Moral: If a lie keeps getting repeated, it becomes the truth for a fool.

The Story of the Potter

Once, there lived a poor potter in a small village. One day, he fell into a ditch by accident and injured himself, and left a big scar on his forehead.

When his village was hit by famine, the potter decided to move to another place and secured a job at the King’s court. When the King saw the scar on the potter’s forehead, he assumed that the potter was a warrior. The King treated the potter with respect and made him a prominent member of his court.

In the following months, the kingdom was attacked by enemies, and the King asked the potter to lead the army. Afraid to lead, the potter told the King the truth about himself and how he got the scar. The potter then left the kingdom, leaving the King embarrassed.

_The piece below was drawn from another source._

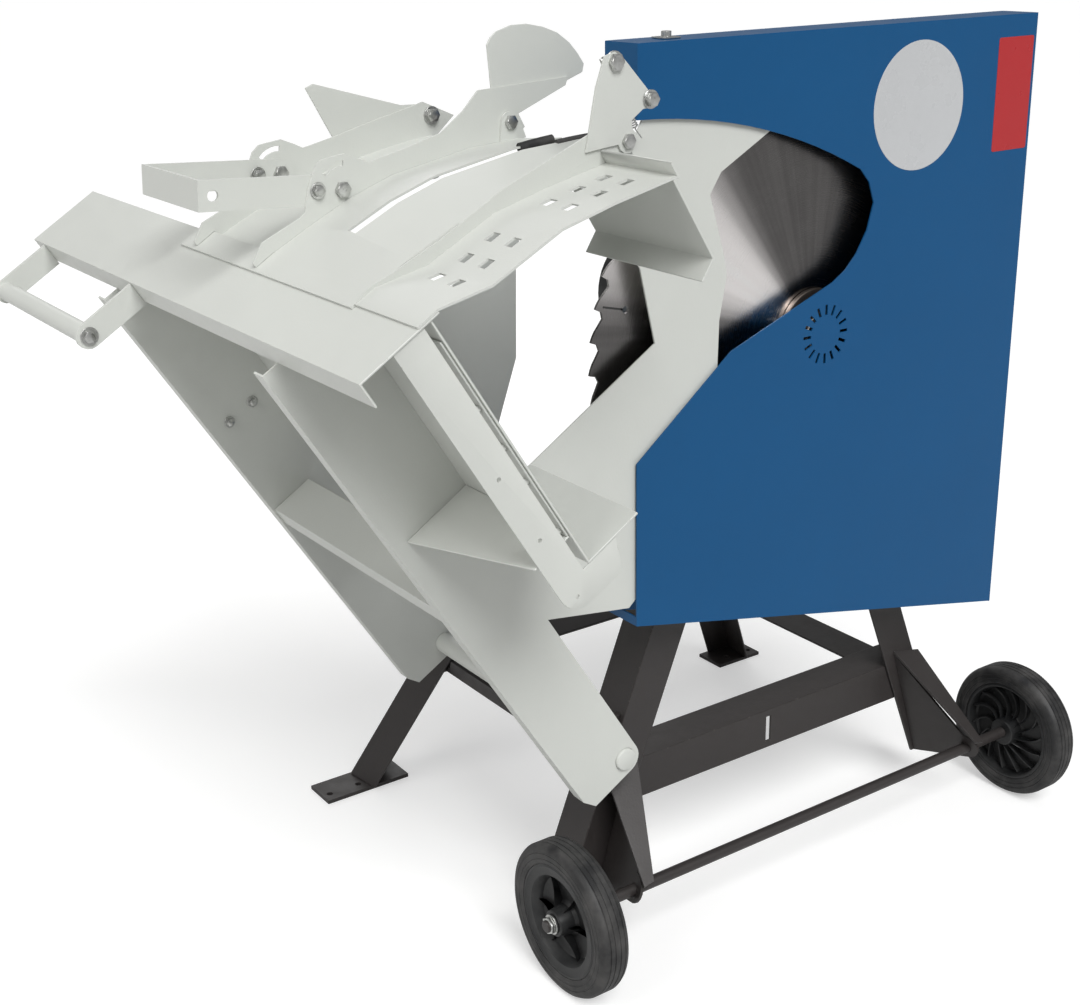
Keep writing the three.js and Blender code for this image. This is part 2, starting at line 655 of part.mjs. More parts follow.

Moral: Appearance can be deceptive, hence you should never judge a person by their appearance.

The Cave That Talked

One day, a hungry lion wandered the jungle in search of food. It was almost evening, but the lion was unable to find a single animal to prey upon. Dejected, the lion decided to return home, when it came across a cave. The lion thought that he should wait for the resident animal to return after sunset, and went into the cave to hide.

The cave belonged to a jackal, which noticed the lion’s paw prints when it entered. He stepped back immediately and decided to determine whether the lion was still inside the cave. The jackal thought of tricking the lion and started talking to the cave, asking it if it was safe to enter. He kept asking the same thing and refused to enter until he got a reply.

The lion feared that his prey would walk away and replied like the cave. As soon as the lion replied, the jackal ran away and decided never to return to the cave.

Moral: The presence of the mind can save you from the danger posed by foolish enemies.

Conclusion

Panchatantra stories are fun to read, and they also teach your kids valuable life lessons. The stories teach different morals and instill good values in your little one. So if your kid is a bookworm, you should definitely consider reading out these short stories to them and also explain the meaning and significance of these volumes to them.